A massive spending boom on artificial intelligence infrastructure is saving the U.S. economy from a recession, according to George Saravelos, Global Head of FX Research at Deutsche Bank.
In a recent note, Saravelos describes the AI investment cycle as a “Deus ex Machina,” a timely intervention that is masking broader economic weakness.
The research suggests that without this concentrated, tech-related spending, the U.S. “would be close to, or in, recession this year.” This massive capital expenditure to build up AI capabilities is the “missing ingredient” that explains several macroeconomic puzzles. It accounts for a significant slowdown in employment growth that hasn’t tipped into a recession, as the AI-driven capital investment doesn’t require many workers.
This tech spending also explains the outperformance of tech earnings within the S&P 500 (SP500) (SPY) (IVV) (VOO), the concentration of outperformance in the Mag 7 (AAPL) (AMZN) (GOOG) (GOOGL) (META) (MSFT) (NASDAQ:NVDA) (TSLA), the resilience of global trade in tech-heavy North Asia, and the continued softness of inflation, as demand outside of this sector remains weak.
Saravelos says that it may not be an exaggeration to say that Nvidia (NASDAQ:NVDA), as a key supplier for the AI investment cycle, “is currently carrying the weight of US economic growth.”

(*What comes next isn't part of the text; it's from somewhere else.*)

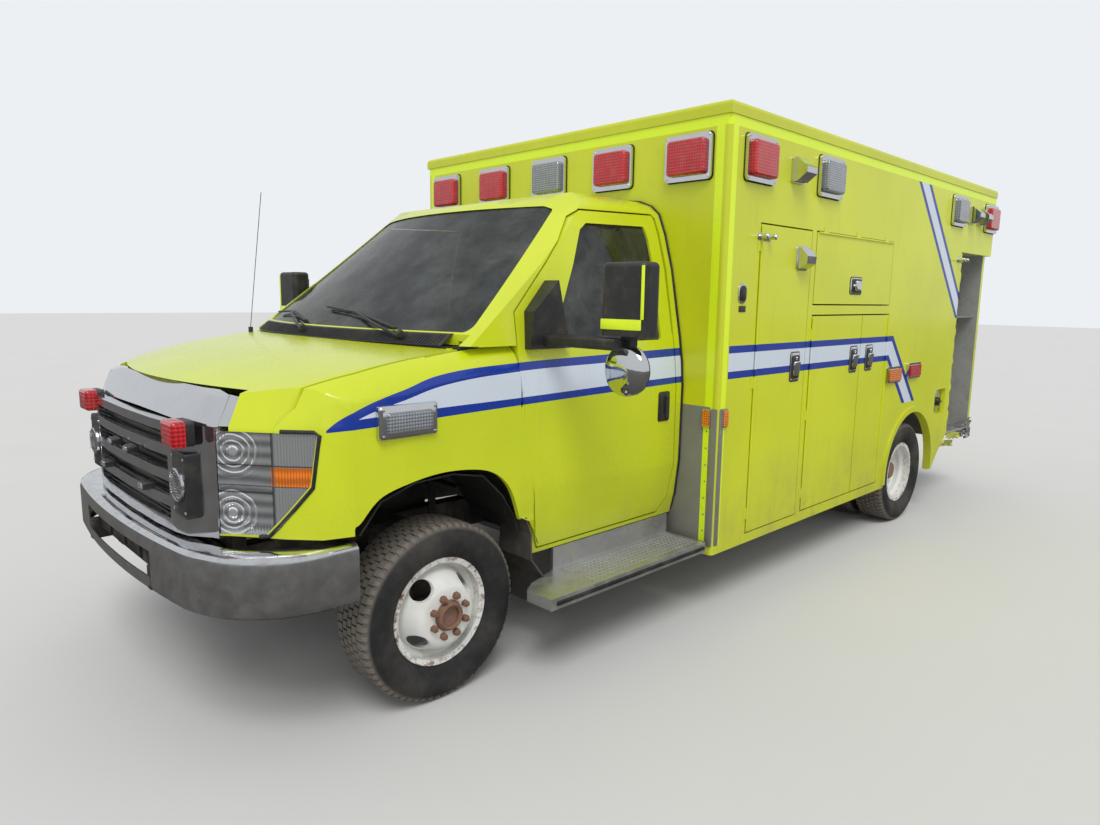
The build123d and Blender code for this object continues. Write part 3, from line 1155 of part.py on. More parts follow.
def warning_lamp():
    """Bezel and lens, back on X = 0, facing +X."""
    bezel = rounded_plate(LAMP_WIDE, LAMP_HIGH, BEZEL_PROUD, 24)
    hole = rounded_plate(LAMP_WIDE - 2 * LENS_MARGIN, LAMP_HIGH - 2 * LENS_MARGIN, BEZEL_PROUD + 1, 20)
    lens = rounded_plate(LAMP_WIDE - 2 * LENS_MARGIN - 2 * SEAT, LAMP_HIGH - 2 * LENS_MARGIN - 2 * SEAT, LENS_PROUD, 20)
    lens = fillet(lens.faces().sort_by(Axis.X)[-1].edges(), 12)
    return bezel - hole, lens


lamp_bezel, lamp_lens = warning_lamp()
bezels = []
lenses = {"red": [], "clear": [], "amber": []}


def place_lamp(place, colour, bezel=lamp_bezel, lens=lamp_lens):
    """Bezel and lens of one lamp at its place."""
    bezels.append(place * bezel)
    lenses[colour].append(place * lens)


FACE_LEFT = Rot(0, 0, 90)
FACE_RIGHT = Rot(0, 0, -90)
FACE_REAR = Rot(0, 0, 180)
for y, colour in FRONT_LAMPS.items():
    place_lamp(Pos(MODULE_FRONT_X, y, LAMP_Z), colour)
for x, colour in SIDE_LAMPS.items():
    place_lamp(Pos(x, MODULE_HALF, LAMP_Z) * FACE_LEFT, colour)
    place_lamp(Pos(x, -MODULE_HALF, LAMP_Z) * FACE_RIGHT, colour)
for y, colour in REAR_LAMPS.items():
    place_lamp(Pos(MODULE_REAR_X, y, LAMP_Z) * FACE_REAR, colour)

# Side marker lamps: x centre, z centre, wide, high, colour
MARKERS = [(-3610, 1124, 220, 112, "amber"), (-3968, 1134, 220, 112, "red")]
MARKER_PROUD = 30


def small_lamp(wide, high, proud, margin, radius):
    """Small bezel with a set-in lens, back on X = 0."""
    bezel = rounded_plate(wide, high, proud * 0.6, radius)
    bezel -= rounded_plate(wide - 2 * margin, high - 2 * margin, proud, radius * 0.6)
    lens = rounded_plate(wide - 2 * margin - 2 * SEAT, high - 2 * margin - 2 * SEAT, proud, radius * 0.6)
    return bezel, lens


for x, z, wide, high, colour in MARKERS:
    marker = small_lamp(wide, high, MARKER_PROUD, 16, 10)
    place_lamp(Pos(x, MODULE_HALF, z) * FACE_LEFT, colour, *marker)
    place_lamp(Pos(x, -MODULE_HALF, z) * FACE_RIGHT, colour, *marker)
# Tail lamps on the rear wall: y, z, colour
TAIL_LAMPS = [(960, 1330, "red"), (960, 1170, "amber"), (960, 1010, "clear")]
tail = small_lamp(200, 140, MARKER_PROUD, 14, 12)
for y, z, colour in TAIL_LAMPS:
    for side in (1, -1):
        place_lamp(Pos(MODULE_REAR_X, side * y, z) * FACE_REAR, colour, *tail)
# Post markers on the front corners
post_marker = small_lamp(46, 90, 20, 6, 5)
for side in (1, -1):
    place_lamp(Pos(MODULE_FRONT_X, side * 1158, 1030), "amber", *post_marker)
# Hooded scene lights: x centre, z centre on the sides
HOODED = [(-2122, 2300), (-4905, 2300), (-5110, 2300)]
hooded = cross_block([(-62, -66), (62, -66), (62, 66), (-62, 66)], 0, 20, 12)
hood_side = [(0, -60), (34, -60), (88, -20), (88, 10), (30, 62), (0, 62)]
hooded += Pos(0, 0, 0) * side_block(hood_side, -56, 56)
for x, z in HOODED:
    bezels.append(Pos(x, MODULE_HALF, z) * FACE_LEFT * hooded)
    bezels.append(Pos(x, -MODULE_HALF, z) * FACE_RIGHT * hooded)
write("lamp_bezels", bezels)
write("lamp_lenses", lenses["red"], lenses["clear"], lenses["amber"])

# Running boards with their step plates and brackets
BOARD_TOP = 400
BOARD_THICK = 50
BOARD_OUTER = 1208
BOARD_FRONT_X = -350
BOARD_REAR_X = -1440
BOARD_INNER = 960
FLAP_CLEAR_X = -600
KICK_Z = SILL_Z - 5
board_plan = [(BOARD_FRONT_X, BOARD_OUTER), (BOARD_REAR_X, BOARD_OUTER), (BOARD_REAR_X, BOARD_INNER),
              (FLAP_CLEAR_X, BOARD_INNER), (BOARD_FRONT_X - 70, 1015), (BOARD_FRONT_X, 1060)]
board = plan_block(board_plan, BOARD_TOP - BOARD_THICK, BOARD_TOP)
board += block(FLAP_CLEAR_X, BOARD_REAR_X, BOARD_INNER - 14, BOARD_INNER, BOARD_TOP - BOARD_THICK, KICK_Z)
for bracket_x in (-660, -1300):
    board += block(bracket_x - 25, bracket_x + 25, RAIL_INNER_Y + 10, BOARD_INNER - 8, RAIL_LOW_FRONT - 26,
                   RAIL_LOW_FRONT - SEAT)
    board += block(bracket_x - 25, bracket_x + 25, BOARD_INNER - 40, BOARD_INNER - 8, BOARD_TOP - BOARD_THICK,
                   RAIL_LOW_FRONT - SEAT)
write("running_boards", both(board))

# Splash guards: arch liner and flap behind each front wheel
LINER_LINE = [(375, 770), (285, 878), (140, 925), (-40, 932), (-195, 900), (-300, 800), (-370, 690), (-385, 640)]
liner_inner = [(x * 0.985, z - 6) for x, z in reversed(LINER_LINE)]
guard = side_block(LINER_LINE + liner_inner, 640, 960)
flap = side_block([(-372, 690), (-380, 692), (-530, 215), (-521, 212)], 700, 930)
guard += flap
# Each guard hangs from a stay on the rail
guard += block(-330, -290, RAIL_OUTER_Y + SEAT, 645, 770, 776)
guard += block(-330, -290, RAIL_OUTER_Y + SEAT, RAIL_OUTER_Y + SEAT + 6, RAIL_TOP_FRONT - 60, 776)
guard = guard.solids().sort_by(SortBy.VOLUME)[-1]
write("splash_guards", both(guard))

# Dashboard with steering column, and seats
dash = side_block([(FIREWALL_X - CAB_FLOOR_THICK - SEAT, 1040), (FIREWALL_X - CAB_FLOOR_THICK - SEAT, 1330), (-500, 1372), (-640, 1330), (-700, 1230), (-640, 1150), (-600, 1040)],
                  -880, 880, 14)
wheel_place = Pos(-820, 420, 1180) * Rot(0, 62, 0)
ring = wheel_place * Torus(185, 14)
spoke = wheel_place * Box(24, 360, 14) + wheel_place * Cylinder(52, 30)
column = Pos(-735, 420, 1135) * Rot(0, 62, 0) * Cylinder(32, 200)
write("dashboard", dash + ring + spoke + column)
SEAT_Y = 480
cushion = side_block([(-960, 900), (-960, 1010), (-1330, 985), (-1330, 880)], SEAT_Y - 240, SEAT_Y + 240, 30)
backrest = side_block([(-1270, 975), (-1350, 1600), (-1430, 1600), (-1400, 900), (-1300, 900)], SEAT_Y - 230, SEAT_Y + 230, 25)
headrest = side_block([(-1345, 1595), (-1350, 1790), (-1440, 1790), (-1430, 1595)], SEAT_Y - 130, SEAT_Y + 130, 25)
base = block(-1340, -1000, SEAT_Y - 180, SEAT_Y + 180, CAB_FLOOR_TOP, 905)
seat = cushion + backrest + headrest + base
write("cab_seats", both(seat))

# Mirrors ride on the cab doors
MIRROR_Y = 1406
HEAD = (-610, -500, 1295, 1515, 1475, 1755)
head = block(*HEAD)
head = fillet(head.edges().filter_by(Axis.Z), 34)
head = fillet(head.faces().sort_by(Axis.Z)[-1].edges(), 20)
sail = side_block([(-400, 1405), (-420, 1560), (-560, 1690), (-620, 1460), (-640, 1405)], 850, 1012) - cab_outer
sail = sail.solids().sort_by(SortBy.VOLUME)[-1]
arm = side_block([(-470, 1420), (-470, 1465), (-560, 1465), (-560, 1420)], 1005, 1400, 12)
stalk = block(-575, -535, 1380, 1430, 1410, 1480)
spot = Pos(-560, MIRROR_Y - 10, 1340) * Rot(0, 90, 0) * Cylinder(98, 40)
spot += block(-575, -545, 1385, 1410, 1390, 1430)
mirror_left = head + arm + stalk + spot
write("mirror_left", mirror_left + sail)
write("mirror_right", other_side(mirror_left + sail))

# Squad bench inside, on the right
bench = block(-4740, -2960, -INNER_HALF, -INNER_HALF + 560, FLOOR_TOP, 1290)
bench -= block(WHEEL_BOX[1] - 10, WHEEL_BOX[0] + 10, -INNER_HALF - 5, -INNER_HALF + 520, FLOOR_TOP - 5, WHEEL_BOX_TOP + 10)
bench += block(-4735, -2965, -INNER_HALF + 2, -INNER_HALF + 555, 1290, 1350)
write("squad_bench", bench)

# Rear step bumper, its left end crushed
STEP_HALF = 1130
STEP_LOW = 455
STEP_HIGH = 535
step_outline = [(MODULE_REAR_X - 6, -STEP_HALF), (STEP_REAR_X + 60, -STEP_HALF), (STEP_REAR_X, -STEP_HALF + 70),
                (STEP_REAR_X, 760), (STEP_REAR_X + 35, 905), (STEP_REAR_X + 95, 980), (STEP_REAR_X + 70, 1070),
                (STEP_REAR_X + 165, 1160), (MODULE_REAR_X - 20, 1185), (MODULE_REAR_X - 6, 1060)]
step = plan_block(step_outline, STEP_LOW, STEP_HIGH)
inner_step = offset(face_of(step_outline), amount=-6)
step -= Pos(0, 0, STEP_LOW - 5) * extrude(inner_step, amount=STEP_HIGH - STEP_LOW - 1)
for side in (1, -1):
    step += block(-5300, STEP_REAR_X + 3, side * (RAIL_INNER_Y + 6), side * (RAIL_OUTER_Y - 6), STEP_LOW + 2, STEP_LOW + 70)
    step += block(-5300, -5430, side * (RAIL_INNER_Y + 6), side * (RAIL_OUTER_Y - 6), STEP_LOW + 2, RAIL_LOW_REAR - SEAT)
write("rear_bumper", step)
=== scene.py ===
import math
import random
import bmesh
import bpy
from bpy.props import FloatProperty, FloatVectorProperty, IntProperty, PointerProperty
from mathutils import Matrix, Vector
from mathutils.bvhtree import BVHTree


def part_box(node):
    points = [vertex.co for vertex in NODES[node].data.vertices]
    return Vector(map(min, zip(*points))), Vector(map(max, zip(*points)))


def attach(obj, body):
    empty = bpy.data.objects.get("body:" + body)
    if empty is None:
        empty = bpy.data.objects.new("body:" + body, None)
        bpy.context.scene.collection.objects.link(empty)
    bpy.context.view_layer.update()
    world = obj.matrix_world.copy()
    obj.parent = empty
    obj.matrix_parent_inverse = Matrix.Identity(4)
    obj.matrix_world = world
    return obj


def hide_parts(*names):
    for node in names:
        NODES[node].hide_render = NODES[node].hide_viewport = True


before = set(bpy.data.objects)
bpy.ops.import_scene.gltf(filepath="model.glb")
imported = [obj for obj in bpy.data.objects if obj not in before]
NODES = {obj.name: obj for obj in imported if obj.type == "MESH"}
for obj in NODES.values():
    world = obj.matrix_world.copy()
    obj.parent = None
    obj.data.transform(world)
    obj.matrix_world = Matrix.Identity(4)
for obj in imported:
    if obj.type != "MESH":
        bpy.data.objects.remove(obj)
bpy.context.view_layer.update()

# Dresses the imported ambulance: paint and wear on its solids, and the trim that they carry.
# Metres. Places are written from the front axle, as in the part's source, and at() moves them to the frame.

bl_info = {
    "name": "Ambulance dressing",
    "version": (1, 0, 0),
    "blender": (4, 5, 0),
    "location": "3D View > Sidebar > Ambulance",
    "description": "Paint, lamps, tyres, trim and wear for the box ambulance",
    "category": "Object",
}

AXLE_X = sum(corner.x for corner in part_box("front_tyre_left")) / 2
AXLE_Z = sum(corner.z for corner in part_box("front_tyre_left")) / 2
REAR_AXLE_X = sum(corner.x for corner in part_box("rear_tyres_left")) / 2 - AXLE_X
MODULE_HALF = 1.218
MODULE_FRONT_X = -1.479
MODULE_REAR_X = -5.5
SEED = 7


def at(x, y, z):
    """A place measured from the front axle, in the frame."""
    return Vector((x + AXLE_X, y, z))


# Places on the object, facing outwards: local X and Y lie in the surface, Z points out
FACINGS = {
    "left": ((-1, 0, 0), (0, 0, 1), (0, 1, 0)),
    "right": ((1, 0, 0), (0, 0, 1), (0, -1, 0)),
    "front": ((0, 1, 0), (0, 0, 1), (1, 0, 0)),
    "rear": ((0, -1, 0), (0, 0, 1), (-1, 0, 0)),
}
SIDES = {"left": 1, "right": -1}
HERE = Matrix.Identity(4)


def facing(side, x, y, z):
    """Matrix that puts a flat piece at a place, facing one way."""
    turn = Matrix(FACINGS[side]).transposed().to_4x4()
    return Matrix.Translation(at(x, y, z)) @ turn


def moved(place, x, y, z):
    """A place shifted along its own axes."""
    return place @ Matrix.Translation((x, y, z))


# Settings that a user may change
def colour(name, description, value):
    """Colour setting."""
    values = {"name": name, "description": description, "default": value}
    return FloatVectorProperty(subtype="COLOR", size=3, min=0, max=1, **values)


def length(name, description, value, least=0.001):
    """Setting in metres."""
    values = {"name": name, "description": description, "default": value}
    return FloatProperty(min=least, unit="LENGTH", **values)


class AmbulancePaint(bpy.types.PropertyGroup):
    """Colours of the bodywork"""

    cab: colour("Cab", "Lime paint of the cab", (0.60, 0.68, 0.012))
    module: colour("Module", "Duller lime paint of the box", (0.62, 0.675, 0.010))
    tape: colour("Tape", "Fluorescent yellow tape", (0.74, 0.93, 0.01))
    blue: colour("Blue stripe", "Edges of the stripes", (0.002, 0.030, 0.30))
    white: colour("White stripe", "Middle of the stripes", (0.62, 0.68, 0.76))
    dust: colour("Dust", "Road dust on the lower panels", (0.23, 0.18, 0.11))
    dust_height: length("Dust height", "Where road dust fades out", 1.0, 0)


class AmbulanceLamps(bpy.types.PropertyGroup):
    """Colours of the lenses"""

    red: colour("Red", "Red lens", (0.55, 0.006, 0.012))
    amber: colour("Amber", "Amber lens", (0.85, 0.20, 0.01))
    clear: colour("Clear", "Clear lens over its reflector", (0.30, 0.32, 0.35))


class AmbulanceTyres(bpy.types.PropertyGroup):
    """Sizes of the tread"""

    depth: length("Groove depth", "Depth of the worn grooves", 0.007, 0)
    steps: IntProperty(name="Steps", description="Steps round a tyre", default=120, min=24)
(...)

But he also warns that this support may be temporary. For the tech cycle to continue boosting GDP, capital investment must “remain parabolic,” which looks “highly unlikely.” The research points to expectations that capital expenditure growth among hyperscalers is peaking this year, meaning other sources of growth will need to emerge.
This raises questions for the medium-term economic outlook. The current growth stems from building the infrastructure for AI, not from AI’s productive output itself.